Variable speed is nice, but really not necessary. The Hegner has step pulleys. I start at the slowest speed, go up one to finish turning, back down for sanding and applying finish.

My twenty something year old, 20 inch swing short bed Woodfast has step pulleys and an after market DC variable speed. I like the slow mechanical speed and the variable speed turned way down with out of balance stump timber.

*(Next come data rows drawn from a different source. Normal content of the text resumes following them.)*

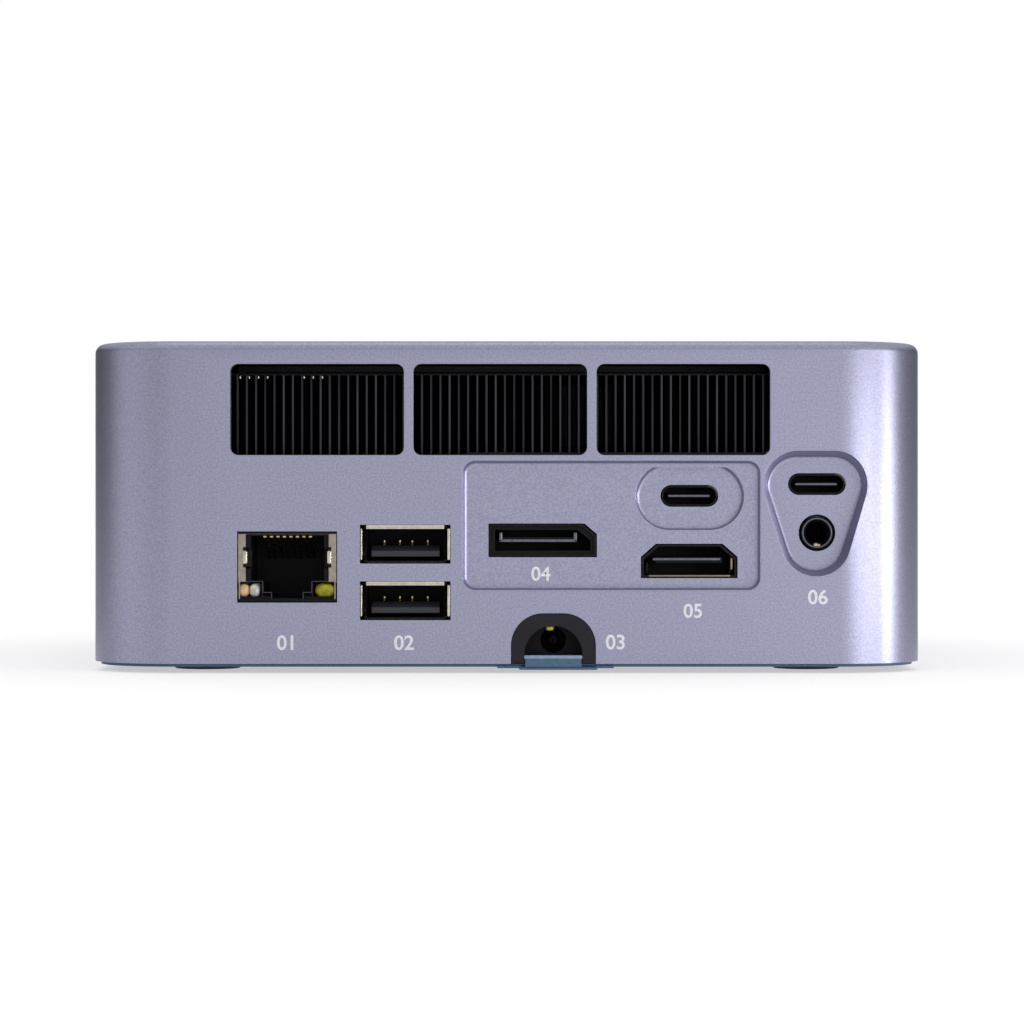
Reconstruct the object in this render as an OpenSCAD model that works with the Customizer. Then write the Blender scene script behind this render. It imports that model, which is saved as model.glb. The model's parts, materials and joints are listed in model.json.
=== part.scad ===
// Small desktop computer: a one-piece metal case over a hanging main board, closed by a bottom cover.
// Millimetres. +Z is up and the port face looks along -Y. Heights named here count from the case's
// bottom edge, and every piece is lifted by the feet, so that they stand on z = 0.

/* [Case] */
// Width of the case
case_w = 135; // [132:0.5:150]
// Depth of the case, from the port face to the front face
case_d = 132; // [130:0.5:150]
// Height of the case, without the cover's lip and the feet
case_h = 51.7; // [51:0.1:60]
// Corner radius seen from above
corner_r = 14; // [12:0.5:18]
// Radius of the top edge
edge_r = 1.5; // [0.5:0.1:1.9]
// Thickness of the side walls
wall_t = 2; // [1.6:0.1:2.2]
// Thickness of the top
top_t = 2.2; // [2:0.1:3]
// Radius of the corner posts that take the cover's screws
post_r = 3.5; // [3:0.1:3.8]
// Distance of each corner post from the two walls near it
post_inset = 8.5; // [8.3:0.1:9]

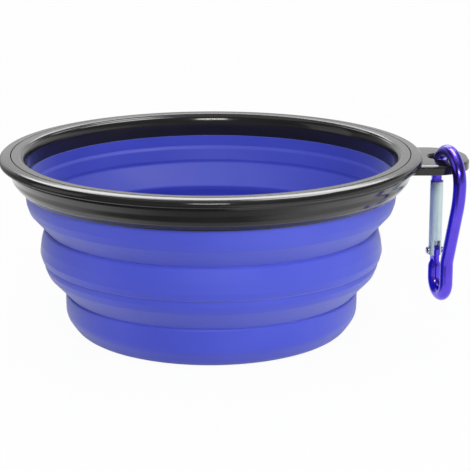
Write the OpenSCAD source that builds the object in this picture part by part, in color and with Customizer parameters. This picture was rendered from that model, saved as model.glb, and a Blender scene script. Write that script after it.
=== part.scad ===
// Collapsible silicone travel bowl with a rigid rim and a small carabiner.
// The bowl stands open on its base. The origin is the centre of the base's
// underside, +Z is up and the rim's ear points along +X.

/* [Rim] */
// Outer diameter over the bead
rim_d = 130; // [110:1:160]
// Radial width of the bead outside the skirt's root
bead_w = 2.9; // [2.5:0.1:3.5]
// Height of the bead's flat top above its widest circle
bead_rise = 1.1; // [0.8:0.1:1.6]
// Radius of the bead's upper edge
bead_edge = 0.7; // [0.4:0.1:0.8]
// Depth of the bead below the widest circle
bead_drop = 1.5; // [1.2:0.1:2.2]
// Height of the skirt below the bead
skirt_h = 7.8; // [7:0.1:9]
// How far the skirt draws in towards its lip
skirt_in = 3.6; // [3:0.1:4]
// Thickness of the skirt
skirt_wall = 1.5; // [1:0.1:2]
// Height of the clamp ring's inner wall, up to its round top
clamp_h = 4.5; // [3.6:0.1:5.4]
// Thickness of the clamp ring's inner wall
clamp_wall = 1.8; // [1.4:0.1:2.2]
// Width of the clamp ring's top
funnel_w = 4.6; // [4.2:0.1:5]
// Width of the round inner edge of the clamp ring's top
funnel_round = 1.8; // [1.2:0.1:2.4]
// Height of that round edge
funnel_drop = 2.5; // [1.6:0.1:3]

/* [Ear] */
// Reach of the ear beyond the bead
ear_reach = 14.3; // [12:0.1:18]
// Width of the ear
ear_w = 28.6; // [24:0.2:34]
// Thickness of the ear
ear_t = 2.9; // [2:0.1:3.2]
// Share of the ear's width that each round corner takes
ear_corner_share = 0.42; // [0.3:0.02:0.48]
// Diameter of the hole for the carabiner
ear_hole_d = 9.6; // [9:0.1:10.4]
// Distance from the hole's centre to the ear's outer edge
ear_hole_edge = 7.5; // [7:0.1:8]

/* [Silicone] */
// How far the collar's lower crease stands inside the rim's crest
collar_inset = 5.2; // [4.6:0.1:6]
// Height of the collar from its lower crease to the clamp ring
collar_h = 8; // [7:0.1:10]
// Height of the upper fold
upper_fold_h = 8; // [6:0.1:10]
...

Both lathes are easy to change speed by lifting a lever or moving the motor toward me. The belts are easy to access.

Fryers
18th Oct 2016, 09:00 AM
Thanks for your comment, Paul, There seem to be a common theme in the responses... that the lathe is probably the lesser of the partners on this platform, and that I need to pay more attention to accessories, tools & sharpening.
Well received,

Fryers

brendan stemp
20th Oct 2016, 04:21 PM
I would definitely hang out for the Woodfast/WoodWorking Solutions mini lathe. It is a beauty. I have always thought the Vicmarc VL150 was, by a long way, the best mini lathe on the market. The new WWS lathe comes close. I have tested/used one and was impressed.

Fryers
20th Oct 2016, 05:09 PM
Thanks Brendan, I appreciate your advice and everyone else... As often is the case, the dilemma is: when you allocate a budget, do you spread it around on selection of less than the best, or do you spend most of your cash on the best lathe, leaving little for tools & accessories.
I'm still pondering, keeping in mind that for me it is a hobby and that on a good day, I expect to have about 15 active years to enjoy it.